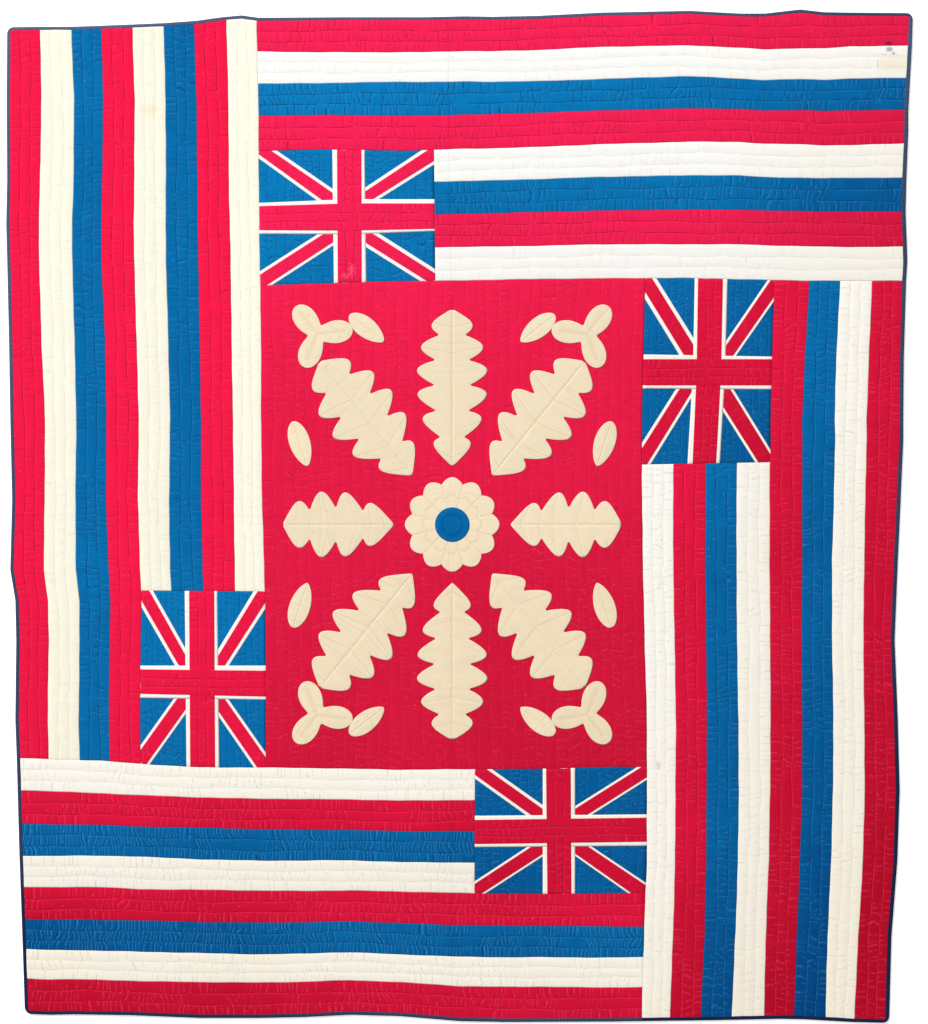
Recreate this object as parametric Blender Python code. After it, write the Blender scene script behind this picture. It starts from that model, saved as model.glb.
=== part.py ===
"""A pieced quilt: four striped flags round a plain centre panel, with a medallion and a bound edge.

Metres, +Z up. The quilt lies flat on its back with its origin under its middle: +X runs across it, to the
viewer's right, and +Y along its length, to the top. The flags go round the panel like a pinwheel: the left
and right flags have stripes along Y, and the top and bottom flags have stripes along X.
"""
import math

import bmesh
import bpy
import numpy as np

COLLECTION = "quilt"
MM = 0.001

# Cloth and padding
GAP = 0.3 * MM
MITRE_GAP = 0.25 * MM
BINDING_CLOTH = 1.0 * MM
BINDING_WIDTH = 8.0 * MM
BINDING_ROUNDING = 1.1 * MM
EDGE_THICKNESS = 2.2 * MM
SEAM_HEIGHT = 4.1 * MM
CROWN_HEIGHT = 6.6 * MM
PANEL_CROWN = 5.8 * MM
UNEVENNESS = 0.35 * MM
UNDERSIDE_LEDGE = 12.0 * MM

# Cells of the padded top: the stripes' seams run between them
STRIPES = 8
CELLS_PER_STRIPE = 3
CANTON_STRIPES = 4
PANEL_CELLS_ACROSS = 8
PANEL_CELLS_ALONG = 10
SETTLING_ROUNDS = 6

# The stripes' slow unevenness: turns in radians for each metre, along X and Y, and where they start
WAVE_ACROSS = (7.3, 2.1, 0.6)
WAVE_ALONG = (-1.9, 5.1, 0.3)

# The medallion: leaves and a rosette of cream cloth round the panel's middle
APPLIQUE_CLOTH = 1.0 * MM
PANEL_MIDDLE = (-17.0 * MM, -20.0 * MM)
ROSETTE_RADIUS = 104.0 * MM
ROSETTE_PETALS = 12
ROSETTE_NOTCH = 0.13
DISC_RADIUS = 38.0 * MM
LOBE_NOTCH = 0.44
LOBE_ROUNDNESS = 0.8
LEAF_RISE = 0.6
LEAF_FALL = 0.55
LEAF_LEAN = 0.3
TREFOIL_WAIST = 0.36
POINTS_TO_A_PETAL = 6
POINTS_TO_A_LOBE = 4
PLAIN_LEAF_POINTS = 9
DISC_POINTS = 28
TREFOIL_POINTS = 36
TREFOIL_RADIUS = 78.0 * MM
TREFOIL_PLACE = (296.0 * MM, 418.0 * MM)
TREFOIL_HEADING = math.radians(52.0)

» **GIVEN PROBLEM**
Go through the listing and copy all of it exactly.

» **ANSWER**
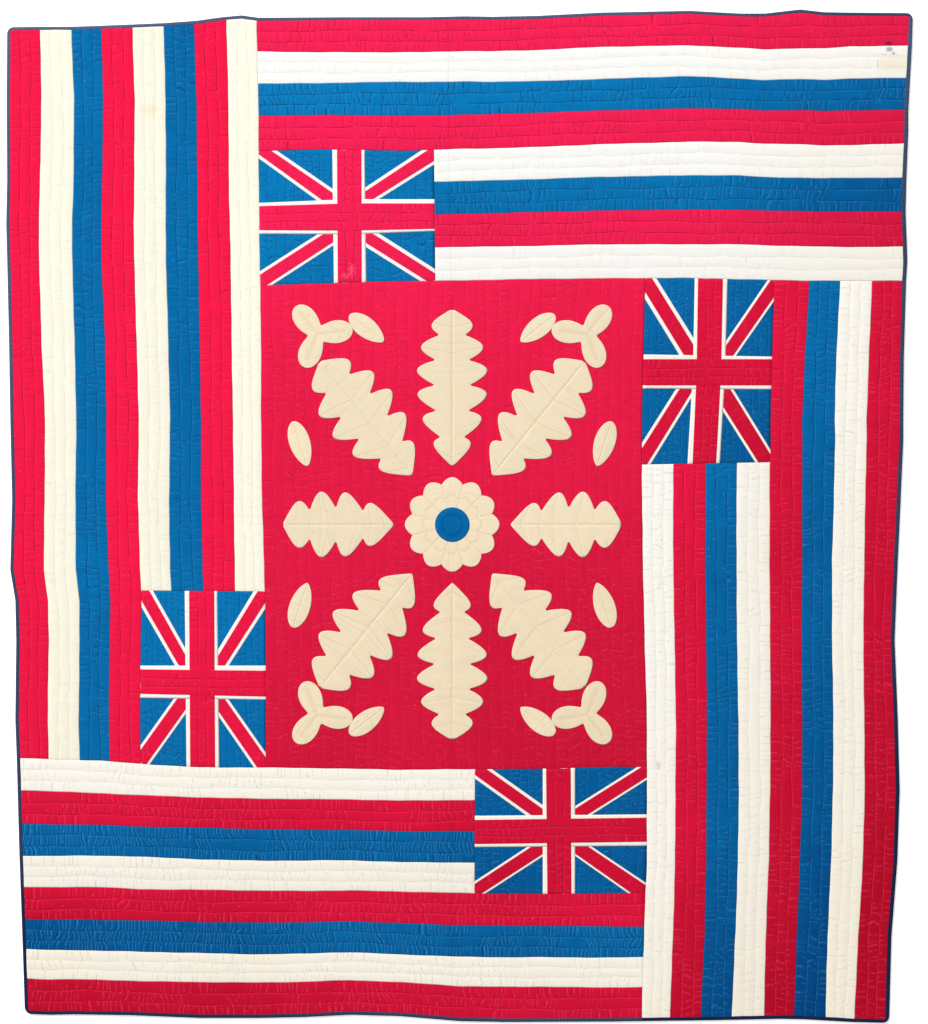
Recreate this object as parametric Blender Python code. After it, write the Blender scene script behind this picture. It starts from that model, saved as model.glb.
=== part.py ===
"""A pieced quilt: four striped flags round a plain centre panel, with a medallion and a bound edge.

Metres, +Z up. The quilt lies flat on its back with its origin under its middle: +X runs across it, to the
viewer's right, and +Y along its length, to the top. The flags go round the panel like a pinwheel: the left
and right flags have stripes along Y, and the top and bottom flags have stripes along X.
"""
import math

import bmesh
import bpy
import numpy as np

COLLECTION = "quilt"
MM = 0.001

# Cloth and padding
GAP = 0.3 * MM
MITRE_GAP = 0.25 * MM
BINDING_CLOTH = 1.0 * MM
BINDING_WIDTH = 8.0 * MM
BINDING_ROUNDING = 1.1 * MM
EDGE_THICKNESS = 2.2 * MM
SEAM_HEIGHT = 4.1 * MM
CROWN_HEIGHT = 6.6 * MM
PANEL_CROWN = 5.8 * MM
UNEVENNESS = 0.35 * MM
UNDERSIDE_LEDGE = 12.0 * MM

# Cells of the padded top: the stripes' seams run between them
STRIPES = 8
CELLS_PER_STRIPE = 3
CANTON_STRIPES = 4
PANEL_CELLS_ACROSS = 8
PANEL_CELLS_ALONG = 10
SETTLING_ROUNDS = 6

# The stripes' slow unevenness: turns in radians for each metre, along X and Y, and where they start
WAVE_ACROSS = (7.3, 2.1, 0.6)
WAVE_ALONG = (-1.9, 5.1, 0.3)

# The medallion: leaves and a rosette of cream cloth round the panel's middle
APPLIQUE_CLOTH = 1.0 * MM
PANEL_MIDDLE = (-17.0 * MM, -20.0 * MM)
ROSETTE_RADIUS = 104.0 * MM
ROSETTE_PETALS = 12
ROSETTE_NOTCH = 0.13
DISC_RADIUS = 38.0 * MM
LOBE_NOTCH = 0.44
LOBE_ROUNDNESS = 0.8
LEAF_RISE = 0.6
LEAF_FALL = 0.55
LEAF_LEAN = 0.3
TREFOIL_WAIST = 0.36
POINTS_TO_A_PETAL = 6
POINTS_TO_A_LOBE = 4
PLAIN_LEAF_POINTS = 9
DISC_POINTS = 28
TREFOIL_POINTS = 36
TREFOIL_RADIUS = 78.0 * MM
TREFOIL_PLACE = (296.0 * MM, 418.0 * MM)
TREFOIL_HEADING = math.radians(52.0)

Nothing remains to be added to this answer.